BEIRUT: Trash piled up in Beirut and Mount Lebanon for a fourth consecutive day as Environment Minister Mohammad Machnouk promised a solution to the crisis would be found at Thursday’s Cabinet session.
Garbage nearly blocked roads in areas of the capital, and municipalities appeared helpless as the piles of waste grew.
“I will set a condition tomorrow on ministers that the Cabinet session should not end before a solution is reached,” Machnouk told MTV television Wednesday evening.
There are fears that the government may not act, as it is currently deadlocked in a dispute over security appointments. The Free Patriotic Movement has insisted on discussing security appointments and the government’s decision-making mechanism before any other issues.
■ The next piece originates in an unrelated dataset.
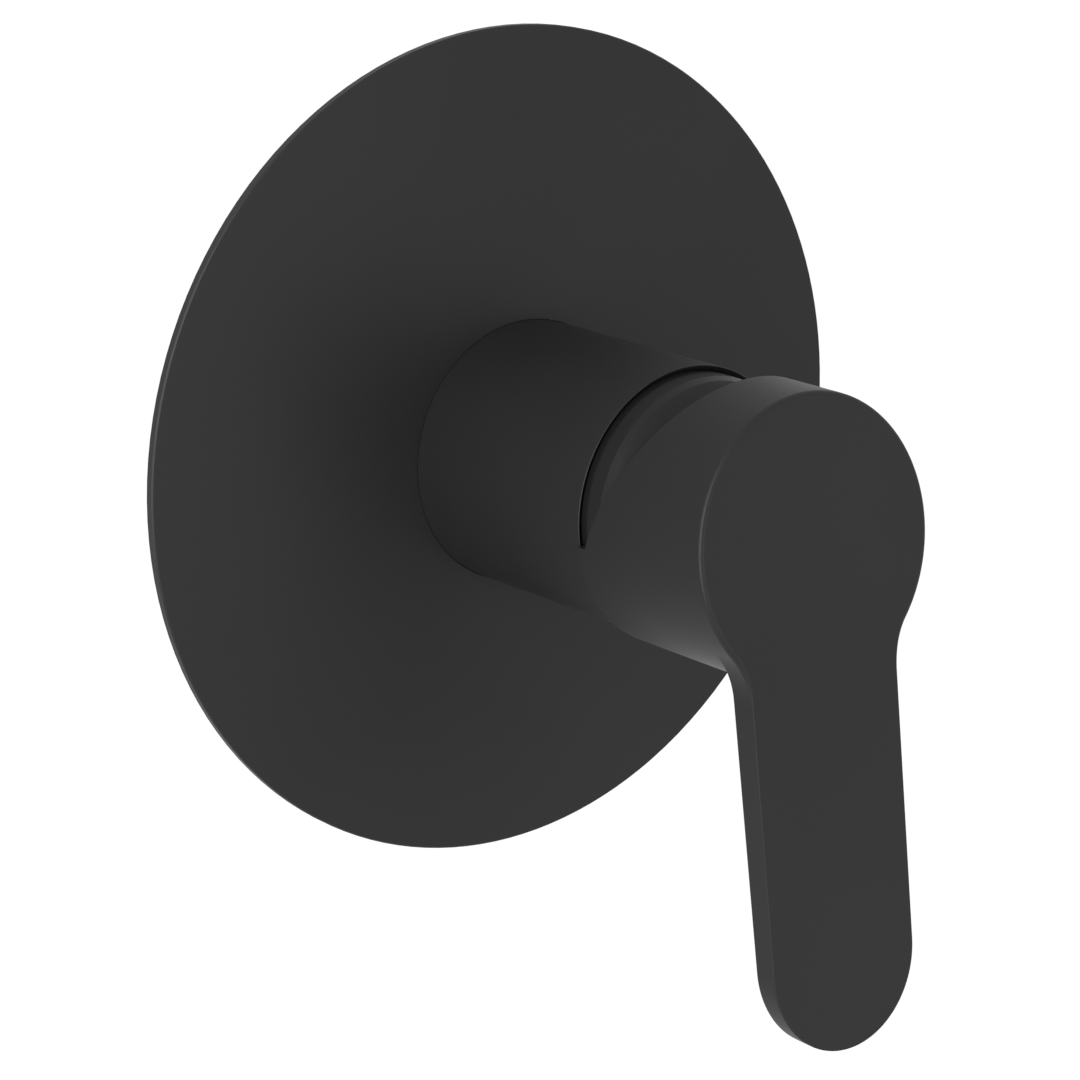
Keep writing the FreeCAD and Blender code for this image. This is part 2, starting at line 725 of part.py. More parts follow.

However, the majority of ministers back Prime Minister Tammam Salam, who argues that the appointment of an Army commander can wait until September.
FPM MP Alain Aoun said the party’s opponents were using the garbage crisis “to pressure us, so that the items that we want [to discuss] are not discussed.”
Speaking to a television station, Aoun said the government had already taken the steps required to solve the problem. “The decisions need only to be implemented.”
The garbage crisis began when the Naameh dump closed last Friday without a substitute being secured. Two days later, Sukleen, whose contract also expired Friday, stopped collecting garbage in Beirut and Mount Lebanon. The firm said it had run out of storage space at its facilities.
Under a 1997 contract, Sukleen’s responsibilities include collecting waste and treating it at plants in Karantina and Amrousieh, while the Sukomi Company was contracted to manage the then-newly established Naameh landfill. Both companies fall under the umbrella of holding group Averda. Responding to the FPM, Machnouk said the government had agreed to distribute the garbage from Beirut and its suburbs among several landfills outside the city, but must still decide which ones.
The Beirut municipality has suggested temporarily dumping the waste outside Beirut, possibly in Akkar, but the proposal has already been met with stiff resistance from local officials.
Beirut Mayor Bilal Hamad said he coordinated the proposal with Machnouk, and hoped it would receive the Cabinet’s endorsement.
“We asked the government to allow Sukleen to resume its work in terms of collecting trash and transporting it for treatment in plants,” Hamad told The Daily Star.
“Sukleen would then hand over the residual material to a commercial company with which we signed a contract and which would dump it outside Beirut in areas already used as landfills.”
Hamad said one possible landfill was in Srar, in north Lebanon’s Akkar. “If the government does not act tomorrow, it will be a great [crime] against Beirut and Lebanon,” he added. However, his suggestion was met with strong opposition by officials from Akkar.
Akkar MP Khaled Zahraman, speaking on behalf of Akkar MPs and residents, expressed his opposition to the plan, saying people of the northern district would not stand idly by if it were approved.
Speaking to the Voice of Lebanon radio station, Zahraman warned against provoking residents of Akkar.
“The state remembers this area only when it comes to raising revenues [from it] rather than spending money [on it],” Zahraman said. “Let them make this proposal after they implement development projects in our area.”
Hamad responded, “Okay. Then we will ask everyone visiting Beirut to take his garbage with him to his village at the end of the day.”
He said one-third of Lebanon’s population lived in Beirut, many of whom relocated there from outside the capital.
“Then we hear some saying that Beirut’s garbage should stay in Beirut. Where shall we put the garbage? In Sassine Square? Ras Beirut? Or Tariq al-Jadideh?”
The trash crisis was also the subject of a meeting between Salam and Beirut MPs at the Grand Serail.
The head of Sukleen’s parent company fired back at the heavy criticism the outfit has received over the issue, pointing the finger instead at the Lebanese government. “It is the government’s responsibility, according to our contract, to provide a landfill for Beirut’s waste,” Maysarah Sukkar told the Arab Economic News website Wednesday. “This isn’t Sukleen’s responsibility.”
Sukleen has been criticized by a number of officials for halting garbage collection following the closure of the Naameh landfill.
Sukkar said Sukleen was willing to transport garbage to any dumping ground officials agreed on.
“Sukleen will continue work for a week, a month, or more, until the current crisis is solved.”
He also responded to critics accusing the company of draining the state’s finances, contending that his company charged the “cheapest fees when compared with global prices.”
Earlier Wednesday, Kataeb Party leader Sami Gemayel accused Sukleen of stealing public money and blackmailing the country to renew its contract.
“There is a company [Sukleen] that has been making profits in the hundreds of millions of dollars, for 20 years more or less, at the expense of the Lebanese and the municipalities, and so at the expense of the daily livelihoods of all citizens,” Gemayel said at a news conference.
“With the utmost rudeness, after making these huge amounts of money, this company stopped collecting garbage the moment its contract ended.”
Gemayel said the price that the government currently pays the company for each ton of garbage collected ($140) was the double the maximum paid by any other country.